### DIRECTIONS FOR THIS TASK
Return verbatim everything from the first line through the line that contains "return [body +", and stop there.

Start of DATA EXTRACT

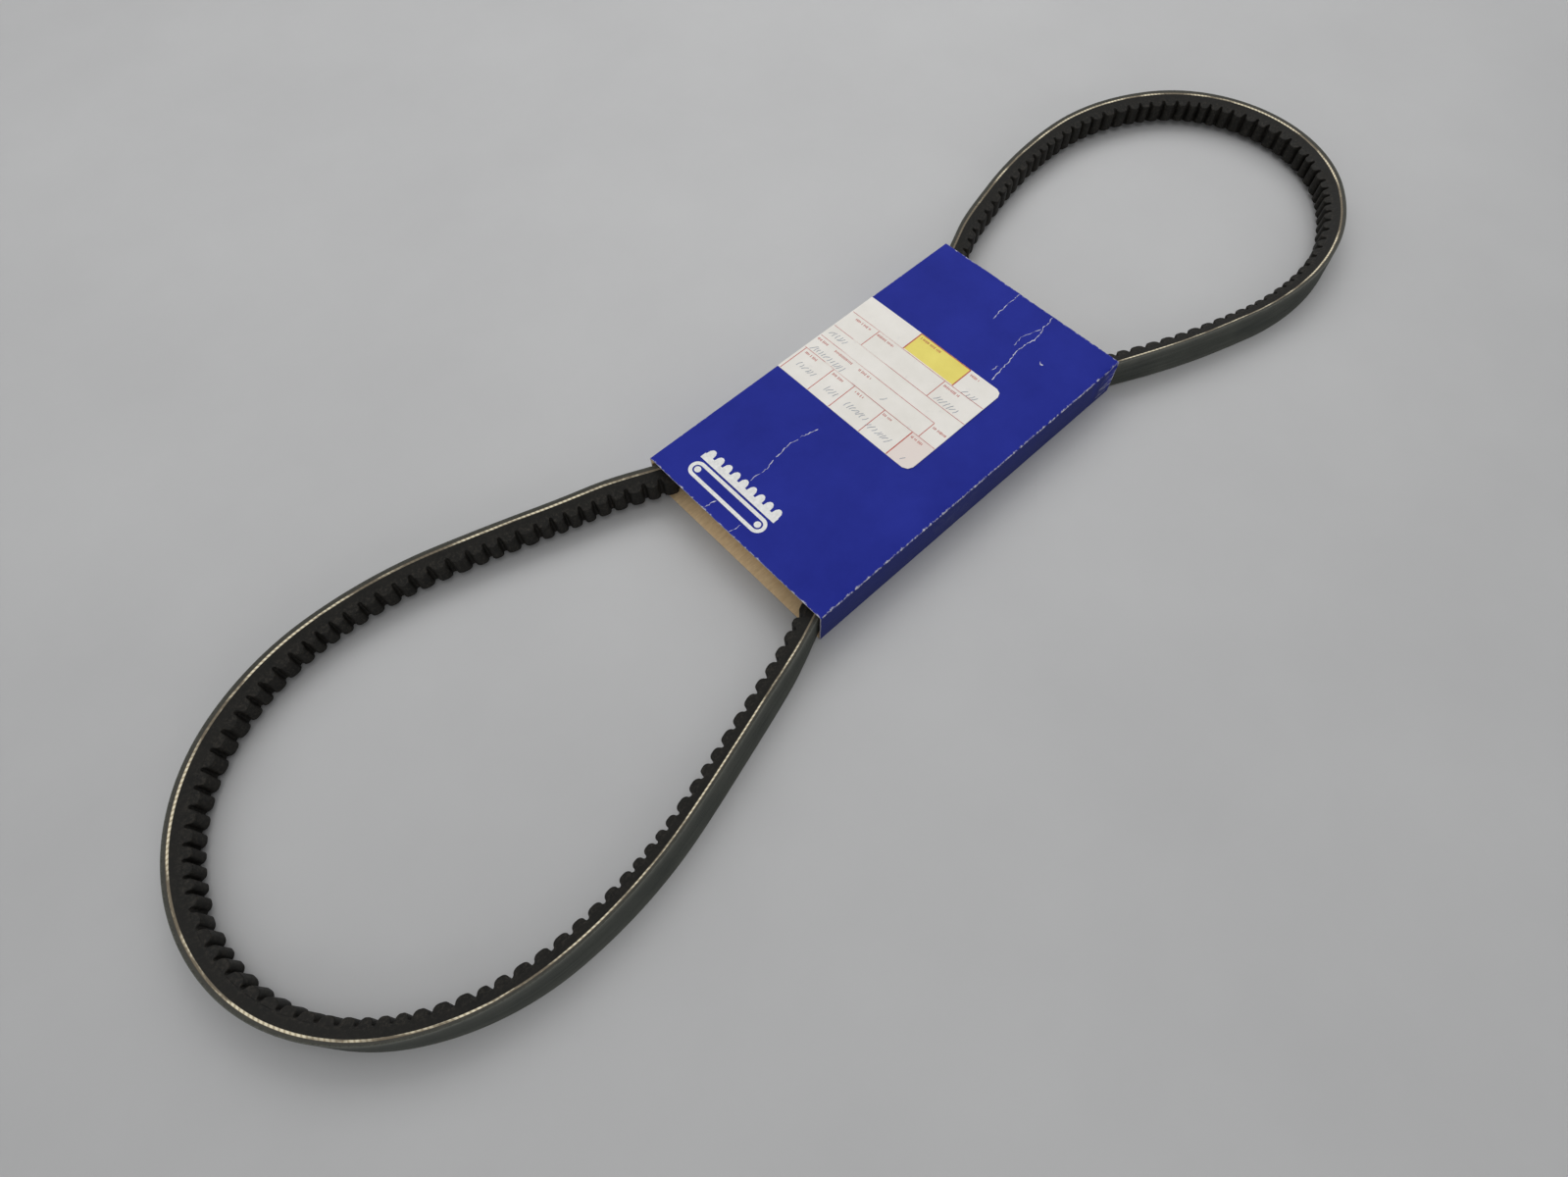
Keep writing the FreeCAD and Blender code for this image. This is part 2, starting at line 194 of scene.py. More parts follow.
def node_names(length_name, body, layer):
    """The frame's nodes of one layer that this length covers on this body."""
    strands = {"near_waist": "near_strand", "far_waist": "far_strand"}
    if body == "belt_waist":
        return [strands[length_name.split("_loop_")[1]] + "_" + layer]
    return [body + "_" + layer]


# ---- Belt: back cloth ---------------------------------------------------------------------------
# The flat outer face of the belt is a rubbered fabric, 0.6 mm thick, with its raw edge showing on both
# flanks. It is dark green-grey, with a paler streak along each edge, partly wear and partly a painted
# highlight where the rounded edge catches the light. It is bonded to the cushion.
BELT_WIDTH = 13.0 * MM
CLOTH_DEPTH = 0.6 * MM
FLANK_LEAN = math.tan(math.radians(18))      # each raw side leans in towards the cogs
FLOOR_IN_SLEEVE = 0.6 * MM                   # the belt stands on the card inside the sleeve
PIECE_STEP = 2.0 * MM                        # the bands are divided about this often along the belt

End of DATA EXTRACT

### RESPONSE
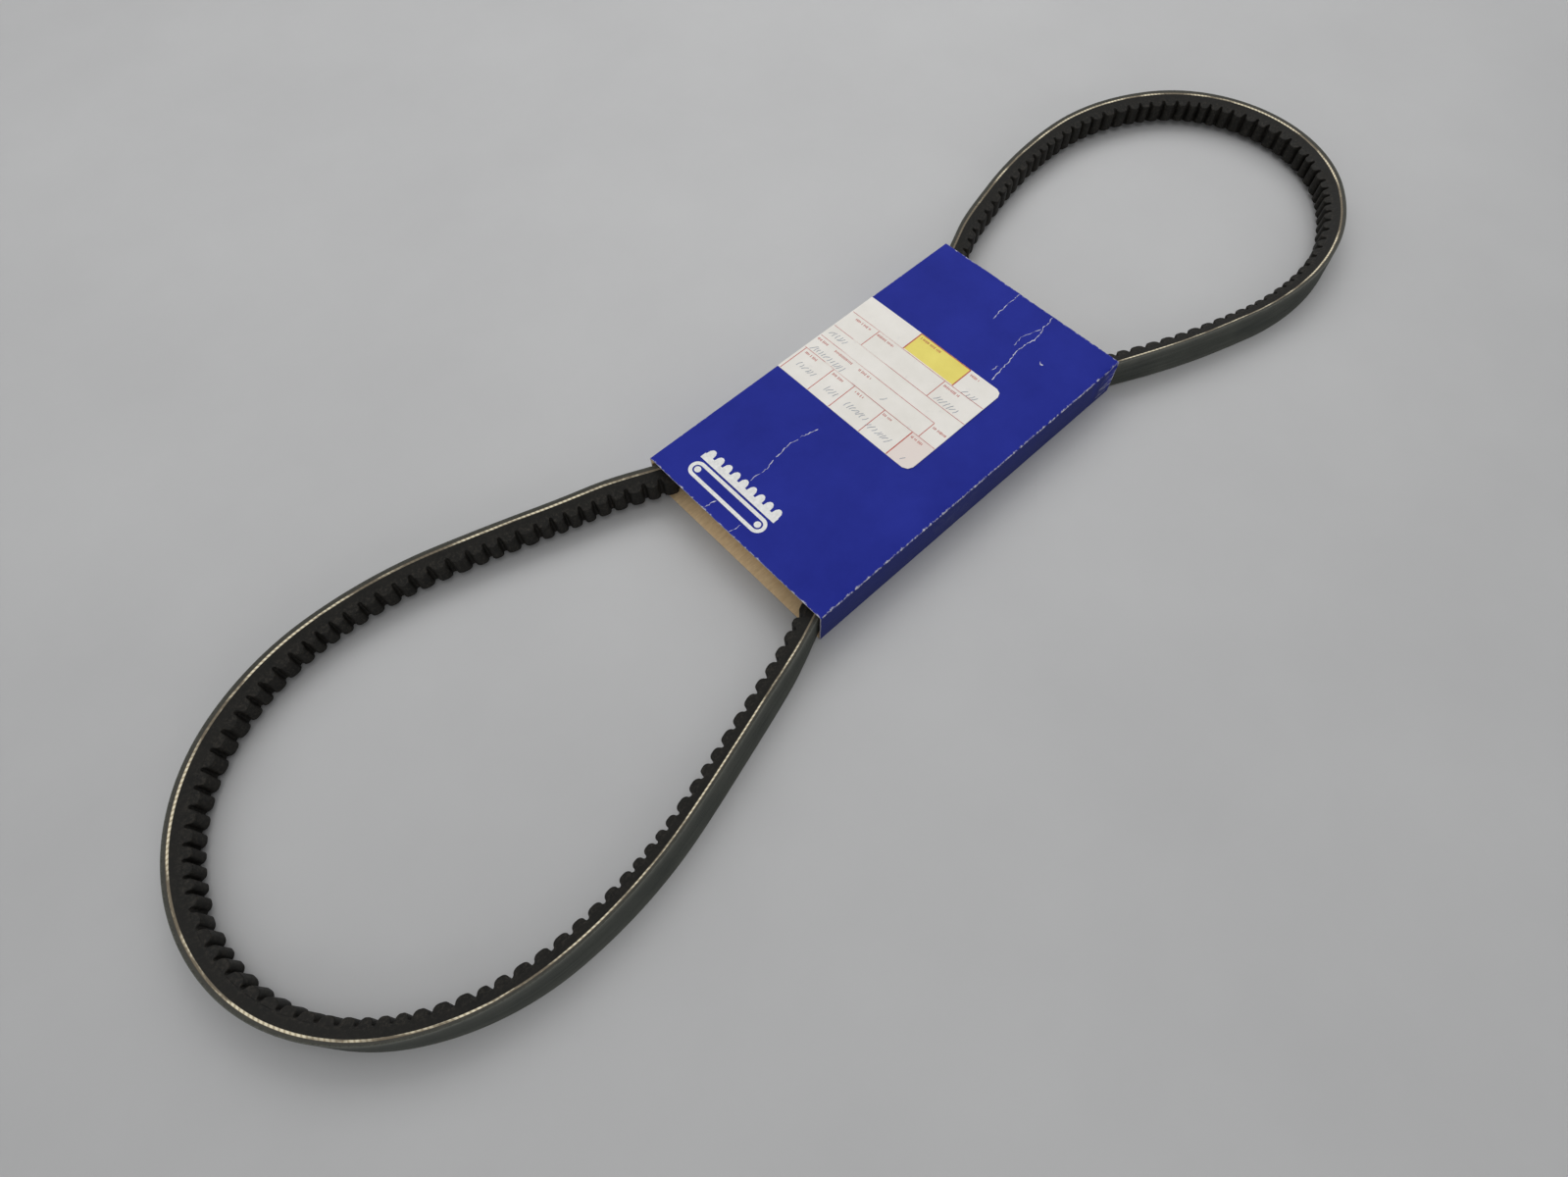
Keep writing the FreeCAD and Blender code for this image. This is part 2, starting at line 194 of scene.py. More parts follow.
def node_names(length_name, body, layer):
    """The frame's nodes of one layer that this length covers on this body."""
    strands = {"near_waist": "near_strand", "far_waist": "far_strand"}
    if body == "belt_waist":
        return [strands[length_name.split("_loop_")[1]] + "_" + layer]
    return [body + "_" + layer]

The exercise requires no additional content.